◆ MATERIAL PROVIDED ◆
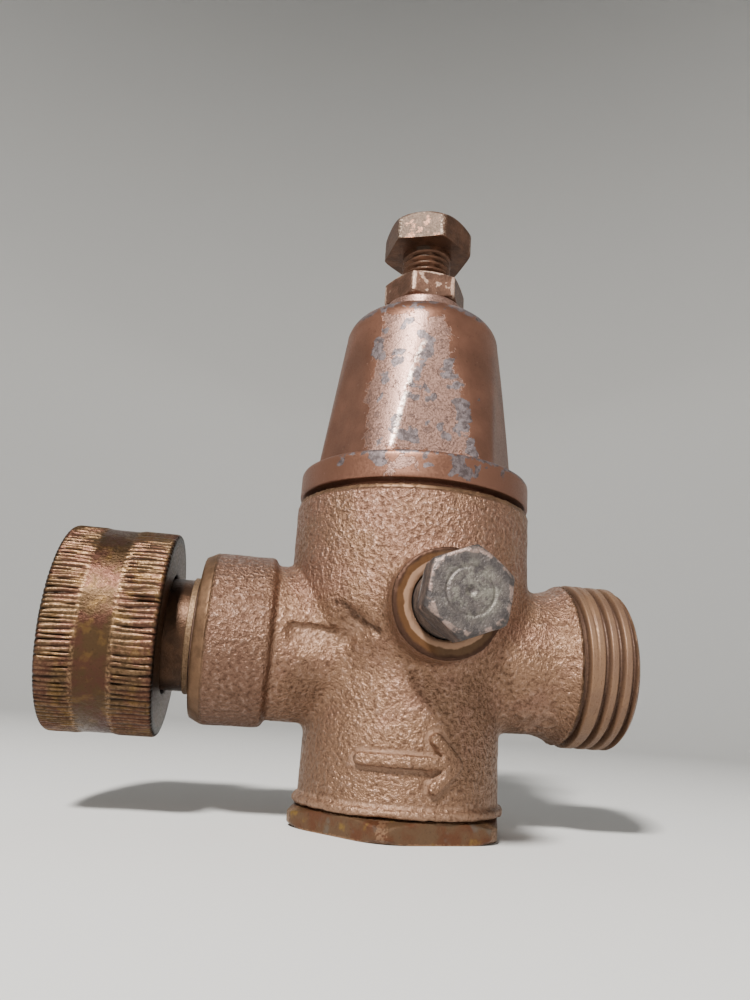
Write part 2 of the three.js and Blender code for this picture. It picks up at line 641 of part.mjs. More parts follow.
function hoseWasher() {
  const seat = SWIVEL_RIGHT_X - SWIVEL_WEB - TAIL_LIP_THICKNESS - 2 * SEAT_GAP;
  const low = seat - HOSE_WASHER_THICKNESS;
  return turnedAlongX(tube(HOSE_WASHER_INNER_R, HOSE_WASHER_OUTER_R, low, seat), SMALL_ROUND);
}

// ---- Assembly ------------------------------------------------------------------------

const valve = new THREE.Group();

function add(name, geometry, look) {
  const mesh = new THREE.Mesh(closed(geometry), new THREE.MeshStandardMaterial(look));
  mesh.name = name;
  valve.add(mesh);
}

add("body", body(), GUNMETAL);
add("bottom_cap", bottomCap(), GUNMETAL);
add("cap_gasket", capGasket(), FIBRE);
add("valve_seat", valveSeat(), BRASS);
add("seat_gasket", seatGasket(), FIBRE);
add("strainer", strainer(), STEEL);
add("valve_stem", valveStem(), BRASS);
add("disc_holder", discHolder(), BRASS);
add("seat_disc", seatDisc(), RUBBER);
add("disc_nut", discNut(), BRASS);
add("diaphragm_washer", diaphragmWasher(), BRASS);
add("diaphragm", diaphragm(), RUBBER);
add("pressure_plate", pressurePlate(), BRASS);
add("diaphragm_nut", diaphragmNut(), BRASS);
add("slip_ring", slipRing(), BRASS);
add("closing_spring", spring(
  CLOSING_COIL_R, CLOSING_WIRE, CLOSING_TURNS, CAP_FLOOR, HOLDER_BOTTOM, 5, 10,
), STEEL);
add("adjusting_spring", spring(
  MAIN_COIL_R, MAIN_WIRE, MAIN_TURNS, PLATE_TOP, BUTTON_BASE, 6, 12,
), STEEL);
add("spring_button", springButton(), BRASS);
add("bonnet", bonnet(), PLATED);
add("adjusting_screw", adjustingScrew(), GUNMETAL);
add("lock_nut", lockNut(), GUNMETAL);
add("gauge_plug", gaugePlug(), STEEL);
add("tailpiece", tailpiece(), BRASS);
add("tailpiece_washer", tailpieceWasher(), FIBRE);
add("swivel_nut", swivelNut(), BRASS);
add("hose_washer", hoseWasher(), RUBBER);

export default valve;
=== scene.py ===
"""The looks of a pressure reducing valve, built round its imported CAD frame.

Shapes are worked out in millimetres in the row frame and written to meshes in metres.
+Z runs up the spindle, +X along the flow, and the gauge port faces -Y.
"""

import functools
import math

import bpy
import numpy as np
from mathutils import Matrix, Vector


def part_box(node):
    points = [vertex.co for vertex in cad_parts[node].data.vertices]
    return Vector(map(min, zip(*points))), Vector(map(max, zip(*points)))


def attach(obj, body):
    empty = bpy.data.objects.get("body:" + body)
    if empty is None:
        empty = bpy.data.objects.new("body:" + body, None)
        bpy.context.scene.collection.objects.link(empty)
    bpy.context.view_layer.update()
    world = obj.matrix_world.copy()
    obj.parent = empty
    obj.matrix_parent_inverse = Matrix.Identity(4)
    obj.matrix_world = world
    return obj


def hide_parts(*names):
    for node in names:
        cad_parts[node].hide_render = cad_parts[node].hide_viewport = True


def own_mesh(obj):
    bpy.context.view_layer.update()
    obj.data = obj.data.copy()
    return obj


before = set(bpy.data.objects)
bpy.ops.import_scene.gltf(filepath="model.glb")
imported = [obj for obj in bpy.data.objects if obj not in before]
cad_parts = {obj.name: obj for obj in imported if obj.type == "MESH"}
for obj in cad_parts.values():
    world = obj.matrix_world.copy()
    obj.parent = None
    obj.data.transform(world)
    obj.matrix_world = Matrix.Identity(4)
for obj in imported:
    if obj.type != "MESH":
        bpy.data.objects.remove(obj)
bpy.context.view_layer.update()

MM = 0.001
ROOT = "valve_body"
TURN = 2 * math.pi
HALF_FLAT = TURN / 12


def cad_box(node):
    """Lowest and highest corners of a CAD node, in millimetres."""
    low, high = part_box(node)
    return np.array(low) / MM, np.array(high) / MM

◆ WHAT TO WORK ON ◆
Write out the whole listing again, exactly as it stands.

◆ SOLUTION BELOW ◆
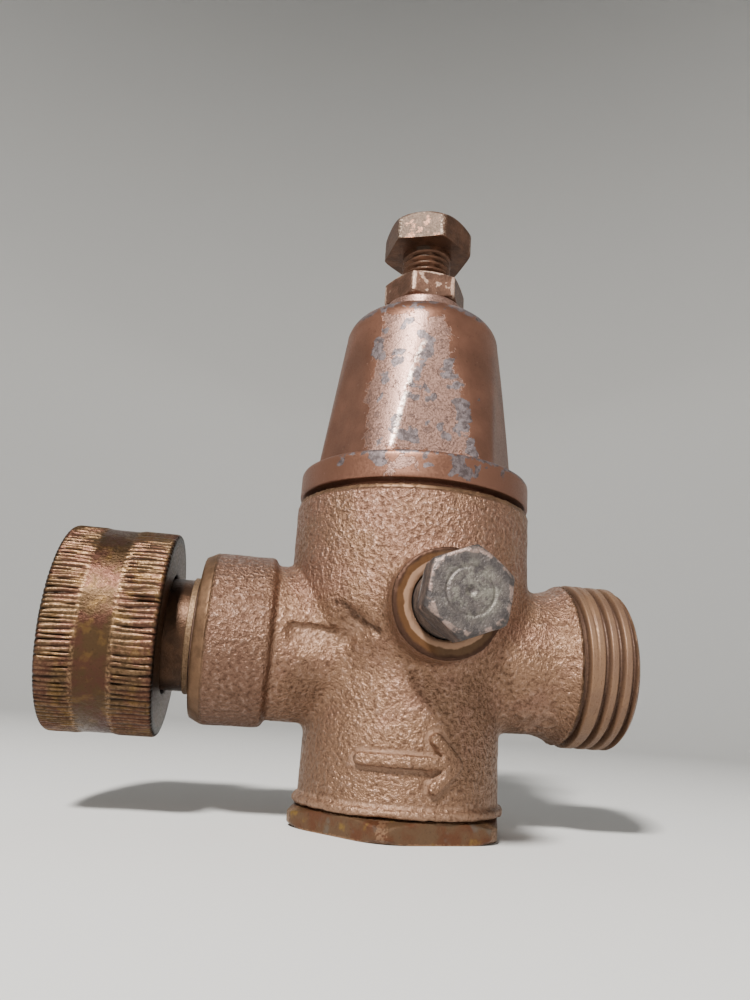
Write part 2 of the three.js and Blender code for this picture. It picks up at line 641 of part.mjs. More parts follow.
function hoseWasher() {
  const seat = SWIVEL_RIGHT_X - SWIVEL_WEB - TAIL_LIP_THICKNESS - 2 * SEAT_GAP;
  const low = seat - HOSE_WASHER_THICKNESS;
  return turnedAlongX(tube(HOSE_WASHER_INNER_R, HOSE_WASHER_OUTER_R, low, seat), SMALL_ROUND);
}

// ---- Assembly ------------------------------------------------------------------------

const valve = new THREE.Group();

function add(name, geometry, look) {
  const mesh = new THREE.Mesh(closed(geometry), new THREE.MeshStandardMaterial(look));
  mesh.name = name;
  valve.add(mesh);
}

add("body", body(), GUNMETAL);
add("bottom_cap", bottomCap(), GUNMETAL);
add("cap_gasket", capGasket(), FIBRE);
add("valve_seat", valveSeat(), BRASS);
add("seat_gasket", seatGasket(), FIBRE);
add("strainer", strainer(), STEEL);
add("valve_stem", valveStem(), BRASS);
add("disc_holder", discHolder(), BRASS);
add("seat_disc", seatDisc(), RUBBER);
add("disc_nut", discNut(), BRASS);
add("diaphragm_washer", diaphragmWasher(), BRASS);
add("diaphragm", diaphragm(), RUBBER);
add("pressure_plate", pressurePlate(), BRASS);
add("diaphragm_nut", diaphragmNut(), BRASS);
add("slip_ring", slipRing(), BRASS);
add("closing_spring", spring(
  CLOSING_COIL_R, CLOSING_WIRE, CLOSING_TURNS, CAP_FLOOR, HOLDER_BOTTOM, 5, 10,
), STEEL);
add("adjusting_spring", spring(
  MAIN_COIL_R, MAIN_WIRE, MAIN_TURNS, PLATE_TOP, BUTTON_BASE, 6, 12,
), STEEL);
add("spring_button", springButton(), BRASS);
add("bonnet", bonnet(), PLATED);
add("adjusting_screw", adjustingScrew(), GUNMETAL);
add("lock_nut", lockNut(), GUNMETAL);
add("gauge_plug", gaugePlug(), STEEL);
add("tailpiece", tailpiece(), BRASS);
add("tailpiece_washer", tailpieceWasher(), FIBRE);
add("swivel_nut", swivelNut(), BRASS);
add("hose_washer", hoseWasher(), RUBBER);

export default valve;
=== scene.py ===
"""The looks of a pressure reducing valve, built round its imported CAD frame.

Shapes are worked out in millimetres in the row frame and written to meshes in metres.
+Z runs up the spindle, +X along the flow, and the gauge port faces -Y.
"""

import functools
import math

import bpy
import numpy as np
from mathutils import Matrix, Vector


def part_box(node):
    points = [vertex.co for vertex in cad_parts[node].data.vertices]
    return Vector(map(min, zip(*points))), Vector(map(max, zip(*points)))


def attach(obj, body):
    empty = bpy.data.objects.get("body:" + body)
    if empty is None:
        empty = bpy.data.objects.new("body:" + body, None)
        bpy.context.scene.collection.objects.link(empty)
    bpy.context.view_layer.update()
    world = obj.matrix_world.copy()
    obj.parent = empty
    obj.matrix_parent_inverse = Matrix.Identity(4)
    obj.matrix_world = world
    return obj


def hide_parts(*names):
    for node in names:
        cad_parts[node].hide_render = cad_parts[node].hide_viewport = True


def own_mesh(obj):
    bpy.context.view_layer.update()
    obj.data = obj.data.copy()
    return obj


before = set(bpy.data.objects)
bpy.ops.import_scene.gltf(filepath="model.glb")
imported = [obj for obj in bpy.data.objects if obj not in before]
cad_parts = {obj.name: obj for obj in imported if obj.type == "MESH"}
for obj in cad_parts.values():
    world = obj.matrix_world.copy()
    obj.parent = None
    obj.data.transform(world)
    obj.matrix_world = Matrix.Identity(4)
for obj in imported:
    if obj.type != "MESH":
        bpy.data.objects.remove(obj)
bpy.context.view_layer.update()

MM = 0.001
ROOT = "valve_body"
TURN = 2 * math.pi
HALF_FLAT = TURN / 12


def cad_box(node):
    """Lowest and highest corners of a CAD node, in millimetres."""
    low, high = part_box(node)
    return np.array(low) / MM, np.array(high) / MM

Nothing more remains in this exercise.